Spatial field reconstruction with INLA

Abstract

Aims. Monte Carlo radiative transfer (MCRT) simulations are a powerful tool for understanding the role of dust in astrophysical systems and its influence on observations. However, due to the strong coupling of the radiation field and medium across the whole computational domain, the problem is non-local and non-linear, and such simulations are computationally expensive in the case of realistic 3D inhomogeneous dust distributions. We explore a novel technique for post-processing MCRT output to reduce the total computational run time by enhancing the output of computationally less expensive simulations of lower-quality.

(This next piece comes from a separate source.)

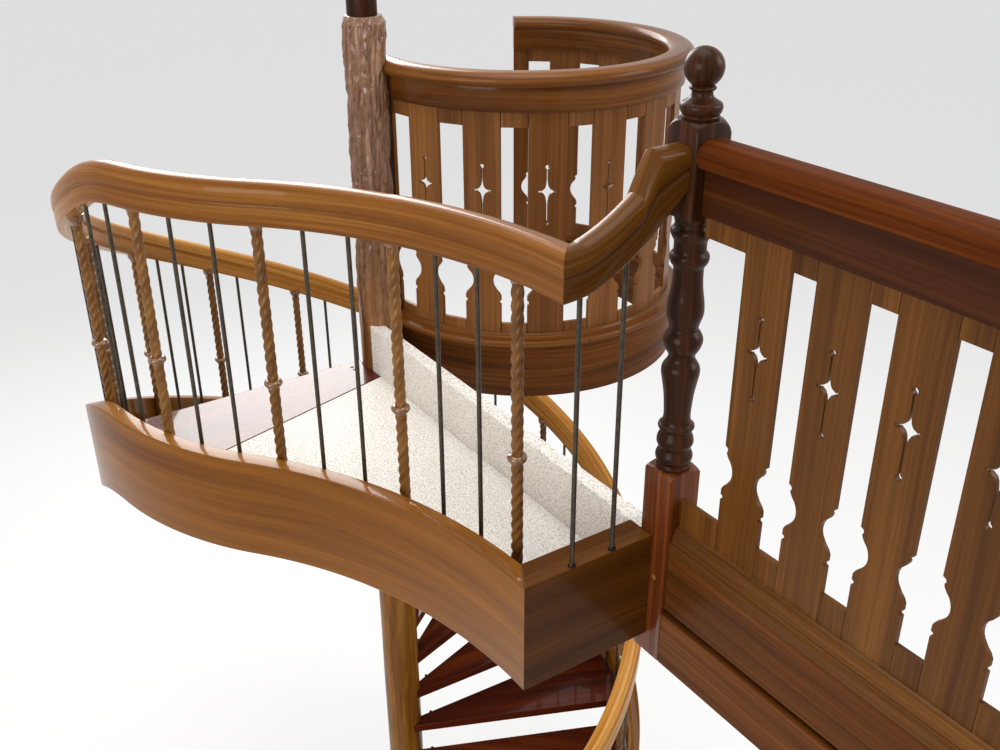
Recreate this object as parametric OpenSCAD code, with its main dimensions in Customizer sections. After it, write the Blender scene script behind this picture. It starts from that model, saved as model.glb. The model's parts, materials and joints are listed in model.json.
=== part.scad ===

Methods. We combined principal component analysis (PCA) and non-negative matrix factorisation (NMF) as dimensionality reduction techniques together with Gaussian Markov random fields and the integrated nested Laplace approximation (INLA), an approximate method for Bayesian inference, to detect and reconstruct the non-random spatial structure in the images of lower signal-to-noise ratios or with missing data. Results. We tested our methodology using synthetic observations of a galaxy from the SKIRT Auriga project - a suite of high-resolution magnetohydrodynamic Milky Way-sized galaxies simulated in cosmological environment using a ‘zoom-in' technique. With this approach, we are able to reproduce high-photon-number reference images ~5 times faster with median residuals below ~20%.